Ultimately a film like Exodus: Gods and Kings should live by the message and ideas it wants to convey, in a similar manner to the purpose of the original story. But, like Noah, it gets weighed down by spectacle and the occasional, protracted, awkwardly shoe-horned in proselyting. There's no meat in the epic grandiosity and the message side feels forced. At least with the modern fantasy films we've become used too there's a more natural synergy between the epic scale and the message. It feels like this got made solely to one up the likes of The Ten Commandments and create the most epic film of all time. I honestly can't see any other reason why Scott or Bale are involved, and even then that's a poor reason. Shame this doesn't even result in a half decent film.

1 June 2015

Review: Avengers: Age of Ultron

(Dir: Joss Whedon, 2015)

There was a point about an hour into Avengers: Age of Ultron where I got up and left my seat for five or so minutes. The duration was determined by the queue at the concession stand, which was slow moving. I was desperate for a drink, most likely thanks to the delicious cheeseburger, jalapeño poppers and strawberry milkshake that I rushed down for dinner a couple of hours earlier. It’s rare for me to briefly leave a film mid-way for any reason, but I needed that drink, and when I returned amidst a seemingly important scene of exposition with a familiar recurring face having finally popped-up, it was clear I was still missing nothing of consequence. That pretty much sums up Age of Ultron. And who gives a damn about my dinner, right? But I mention it because ordinarily any trip to the cinema is a highlight of my day, but this time the food beat it hands down and that was still only the second most exciting thing to happen that evening (the first being buying a copy of James Ellroy’s new book Perfidia – the man is my favourite author by many a mile and you will know him for writing the books L.A. Confidential and The Black Dahlia, which the films were based on). Age of Ultron is just that uninteresting, but here we go anyway...
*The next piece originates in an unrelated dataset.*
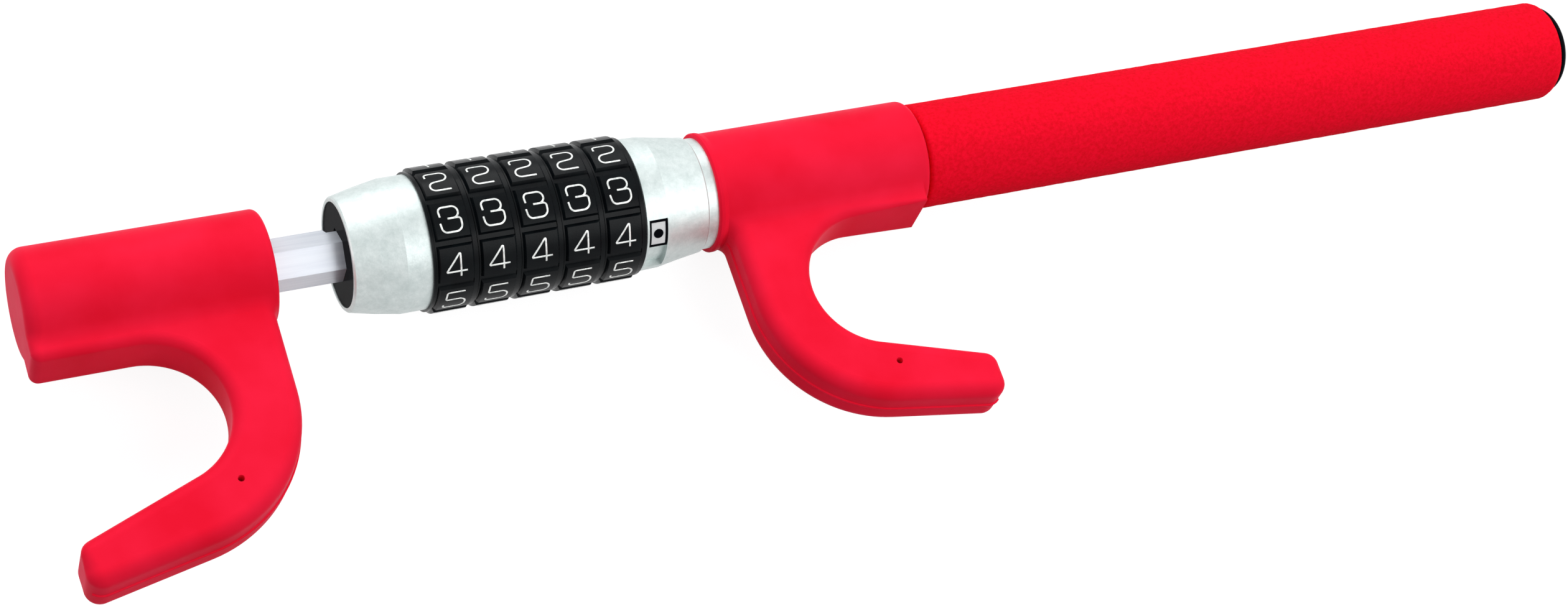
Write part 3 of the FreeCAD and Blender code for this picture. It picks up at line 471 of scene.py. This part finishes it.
def stretches_below(loop, height):
    """The runs of neighbouring points of a closed loop whose Y is below a height."""
    start = next(index for index, place in enumerate(loop) if place.y >= height)
    runs = [[]]
    for place in loop[start:] + loop[:start]:
        if place.y < height:
            runs[-1].append(place)
        elif runs[-1]:
            runs.append([])
    return [run for run in runs if run]


def make_seam(node, body, side, material):
    """The line that the mould's two halves leave on the outer wall of an arm.

    The side is 1 or -1: where that wall lies along X. The loop goes through the moulding's hollow too, so the
    longest stretch below the barrel is taken, which is the outer one.
    """
    arm = max(stretches_below(mid_section(node), SHAFT_Y - radius_of(node)), key=line_length)
    if side * (arm[0].x - arm[-1].x) < 0:
        arm.reverse()
    tip = max(range(len(arm)), key=lambda i: (arm[i] - arm[0]).length)
    curve = bpy.data.curves.new(f"{node}_seam", "CURVE")
    curve.dimensions = "3D"
    curve.bevel_depth = SEAM_RADIUS
    curve.bevel_resolution = 3
    curve.use_fill_caps = True
    line = curve.splines.new("POLY")
    line.points.add(tip - 1)
    for point, place in zip(line.points, arm):
        point.co = (*place, 1.0)
    add_piece(f"{node}_seam", curve, material, body)


# ---------------------------------------------------------------- foam grip

GRIP_TURNS = 160
GRIP_STEP = 1.3 * MM
BORE_GAP = 0.02 * MM
NEAR_ROLL = 1.4 * MM
NEAR_STEPS = 6
FAR_ROLL = 3.6 * MM
FAR_STEPS = 10

# The dimples leave out the points within BARE_DEPTH of the bore. DIMPLE_FRACTAL is the falloff,
# the lacunarity and the octaves of their noise.
BARE_DEPTH = 1.0 * MM
DIMPLE_DEPTH = 0.10 * MM
DIMPLE_SCALE = 420.0
DIMPLE_FRACTAL = (1.0, 2.0, 3)


def quarter_turn(steps):
    """The angles from 0 to 90 degrees in even steps."""
    return [math.radians(90.0 * step / steps) for step in range(steps + 1)]


def grip_profile(start, end, radius, bore):
    """(along, radius) round the sleeve's section, with a larger roll at its far end."""
    first = start + NEAR_ROLL
    last = end - FAR_ROLL
    outline = [(start, bore)]
    for angle in quarter_turn(NEAR_STEPS):
        outline.append((first - NEAR_ROLL * math.cos(angle), radius - NEAR_ROLL * (1 - math.sin(angle))))
    runs = int((last - first) / GRIP_STEP)
    for step in range(1, runs):
        outline.append((first + (last - first) * step / runs, radius))
    for angle in quarter_turn(FAR_STEPS):
        outline.append((last + FAR_ROLL * math.sin(angle), radius - FAR_ROLL * (1 - math.cos(angle))))
    outline.append((end, bore))
    return outline


def make_grip(material):
    """The foam sleeve, closed round its bore, with shallow dimples in its skin."""
    low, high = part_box("foam_grip")
    radius = radius_of("foam_grip")
    bore = radius_of("handle_tube") + BORE_GAP
    profile = grip_profile(low.x, high.x, radius, bore)
    mesh = bmesh.new()
    rings = []
    for along, reach in profile:
        ring = []
        for turn in range(GRIP_TURNS):
            angle = 2 * math.pi * turn / GRIP_TURNS
            place = on_shaft(along, reach, angle)
            if reach > bore + BARE_DEPTH:
                dent = noise.fractal(place * DIMPLE_SCALE, *DIMPLE_FRACTAL) * DIMPLE_DEPTH
                place = on_shaft(along, reach - DIMPLE_DEPTH + dent, angle)
            ring.append(mesh.verts.new(place))
        rings.append(ring)
    for first, second in zip(rings, rings[1:] + rings[:1]):
        for turn in range(GRIP_TURNS):
            following = (turn + 1) % GRIP_TURNS
            mesh.faces.new((first[turn], first[following], second[following], second[turn]))
    bmesh.ops.recalc_face_normals(mesh, faces=mesh.faces)
    data = bpy.data.meshes.new("foam_sleeve")
    mesh.to_mesh(data)
    mesh.free()
    data.shade_smooth()
    grip = add_piece("foam_sleeve", data, material, "lock_body")
    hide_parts("foam_grip")


# ---------------------------------------------------------------- light and ground

SEEING_RAYS = ("Is Camera Ray", "Is Glossy Ray", "Is Transmission Ray")
WORLD_COLOR = (0.92, 0.95, 1.0, 1.0)
WORLD_STRENGTH = 0.4
WHITE = (1.0, 1.0, 1.0, 1.0)
FLOOR_COLOR = (0.25, 0.25, 0.25, 1.0)
FLOOR_LIFT = 0.9
FLOOR_REACH = 4.0
FLOOR_DROP = 0.2 * MM


def light_path(tree, *outputs):
    """1 where a ray is one of the named kinds."""
    rays = tree.nodes.new("ShaderNodeLightPath")
    total = rays.outputs[outputs[0]]
    for name in outputs[1:]:
        add = tree.nodes.new("ShaderNodeMath")
        add.operation = "ADD"
        add.use_clamp = True
        tree.links.new(total, add.inputs[0])
        tree.links.new(rays.outputs[name], add.inputs[1])
        total = add.outputs[0]
    return total


def mix_shaders(tree, share, first, second):
    mix = tree.nodes.new("ShaderNodeMixShader")
    tree.links.new(share, mix.inputs[0])
    tree.links.new(first, mix.inputs[1])
    tree.links.new(second, mix.inputs[2])
    return mix.outputs[0]


def make_world():
    """White to the rays that see it, and a soft even light to the rest."""
    world = bpy.data.worlds.new("studio")
    world.use_nodes = True
    bpy.context.scene.world = world
    tree = world.node_tree
    plain = tree.nodes["Background"]
    plain.inputs["Color"].default_value = WORLD_COLOR
    plain.inputs["Strength"].default_value = WORLD_STRENGTH
    white = tree.nodes.new("ShaderNodeBackground")
    white.inputs["Color"].default_value = WHITE
    seen = mix_shaders(tree, light_path(tree, *SEEING_RAYS), plain.outputs[0], white.outputs[0])
    tree.links.new(seen, tree.nodes["World Output"].inputs[0])


def make_floor():
    """A pale floor under the part, lifted to white where it is seen, with the part's shadow left on it."""
    material = bpy.data.materials.new("floor")
    material.use_nodes = True
    tree = material.node_tree
    diffuse = tree.nodes.new("ShaderNodeBsdfDiffuse")
    diffuse.inputs["Color"].default_value = FLOOR_COLOR
    lift = tree.nodes.new("ShaderNodeEmission")
    lift.inputs["Strength"].default_value = FLOOR_LIFT
    add = tree.nodes.new("ShaderNodeAddShader")
    tree.links.new(diffuse.outputs[0], add.inputs[0])
    tree.links.new(lift.outputs[0], add.inputs[1])
    seen = mix_shaders(tree, light_path(tree, *SEEING_RAYS), diffuse.outputs[0], add.outputs[0])
    tree.links.new(seen, tree.nodes["Material Output"].inputs[0])
    tree.nodes.remove(tree.nodes["Principled BSDF"])
    mesh = bpy.data.meshes.new("floor")
    corners = [(x * FLOOR_REACH, y * FLOOR_REACH, 0) for x, y in ((-1, -1), (1, -1), (1, 1), (-1, 1))]
    mesh.from_pydata(corners, [], [(0, 1, 2, 3)])
    mesh.materials.append(material)
    floor = bpy.data.objects.new("floor", mesh)
    floor.location.z = cad_low.z - FLOOR_DROP
    bpy.context.scene.collection.objects.link(floor)


def make_lamp(name, place, target, size, watts):
    data = bpy.data.lights.new(name, "AREA")
    data.shape = "RECTANGLE"
    data.size, data.size_y = size
    data.energy = watts
    lamp = bpy.data.objects.new(name, data)
    lamp.location = place
    lamp.rotation_euler = (Vector(place) - Vector(target)).to_track_quat("Z", "Y").to_euler()
    bpy.context.scene.collection.objects.link(lamp)


def make_lights():
    middle = (0.0, 0.02, 0.0)
    make_lamp("key", (-0.3, 1.2, 0.9), middle, (1.6, 0.9), 14.5)
    make_lamp("fill", (0.6, -0.75, 0.9), middle, (0.9, 0.9), 7.5)
    make_lamp("side", (1.1, 0.2, 0.8), middle, (0.8, 0.8), 3.5)
    make_lamp("left", (-1.3, 0.0, 0.5), middle, (0.6, 0.6), 2.5)


def look_plain():
    scene = bpy.context.scene
    scene.view_settings.view_transform = "Standard"


# ---------------------------------------------------------------- assembly

make_camera()
materials = {make.__name__: make() for make in MAKERS}
dress_nodes(materials)
for dial in DIALS:
    make_numbers(dial, materials["number_silver"])
make_grip(materials["red_foam"])
make_seam("front_hook_cover", "sliding_hook", 1, materials["red_moulding"])
make_seam("rear_hook_cover", "lock_body", -1, materials["red_moulding"])
make_world()
make_floor()
make_lights()
look_plain()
Unfortunately this is where we’ve gotten too with the second wave of the Marvel universe. I’ve been very vocal in previous reviews about the noticeable decline in the quality of these films heralded by The Avengers. If that, in my eyes, was easily the weakest of the first wave, the trick has (unsurprisingly) been repeated with the second wave. Last time it felt jarring coming off of high quality films with rich character development and little concern for blowing shit up, to a CGI overloaded mêlée of characters just thrown together to see what inevitably happens without subtlety. This time round the teaming up of these individually interesting characters has just become predictably boring in almost every way. Which, coming off a run of lackluster character sequels, doesn’t hold much hope for what’s still to come.

  
Age of Ultron struggles primarily because it feels so uninspired. It’s content to just throw cgi at the wall, which at times looks utterly unconvincing, and is just more of the same old generic fighting and spectacle we’ve seen a million times now. It’s not thrilling. The conclusion is never in doubt so there’s a distinct lack of jeopardy. The piece lacks a convincing villain – Ultron is really just a confused-looking hunk of metal projecting the voice of Raymond Reddington. You can’t argue with James Spader’s solid vocal performance, and even some good moments of animation to match his face, but generally any time Ultron was talking I felt like I’d rather be watching The Blacklist. And when you compare him to Loki, who was absolutely the best bit of the first Avengers film, disappointing is the only word that comes to mind.

Wisely there's an attempt to give a couple of the "lesser" members of the team some backstory and attention, a definite failing of the previous films, but it never feels enough and I reiterate my point from three years ago that a Hawkeye / Black Widow origins film has so much potential. Alas Whedon and co clearly can't think what to do differently with their main female character other than shoehorn in an attempted, awkward romance. Apparently it's clear that the rest of team have had enough character attention in the past, so here they're left with little more than vacant soul searching and a touch of bickering as they take on their latest foe. Of course that allows for far more time to cut to the type of blandly generic, CGI heavy action that is so unedifying. Having watched the hugely superior Mad Max: Fury Road a few days beforehand, that point feels like it was driven home especially hard whilst sitting through Age of Ultron. There's just no real creativity. No passion. It's all so achingly formulaic that the whole endeavour just feels like a contractual obligation for Robert Downey Jr, Chris Evans, Joss Whedon et al.


To some the following might sound like a reactionary statement, pissing on one of the golden calves of geekdom, but I cannot grasp why Joss Whedon is so continually venerated. Sure, Firefly and Buffy the Vampire Slayer are seminal pieces of television that understandably inspire a certain degree of worship, but that was more than a decade ago. A couple of average at best superhero films, a not-as-good-as-the-show filmic version of Firefly and a mostly uninteresting modern Shakespeare interpretation do not, in my opinion, give Whedon a pass as unimpeachable. The point is, both Avengers films could've been so much more in more capable hands. Look at what James Gunn did with a far more obtuse proposition in Guardians of the Galaxy. To end up with such an utterly boring film when Tony Stark, Thor and Captain America are three of your leads, proves the wrong person is in charge and highlights how blinded to reality those clinging to the past with desperate adoration really are.

Marvel appears to be rapidly forgetting the lessons learned from their first wave of films, and particularly Guardians of the Galaxy. It's the characters and a sense of personality that makes the difference, rather than just putting these heroes together and letting a computer vomit shockingly bland action sequences all over the screen. Based on the money these films rake in it's obvious Marvel are doing something very right, but I don't think it's too much to ask for a big budget superhero film to give some credence to artistry and creativity. Or hell, to even be remotely fun. Turns out Age of Ultron is the second worst film I've seen so far this year, which is something I did not see coming.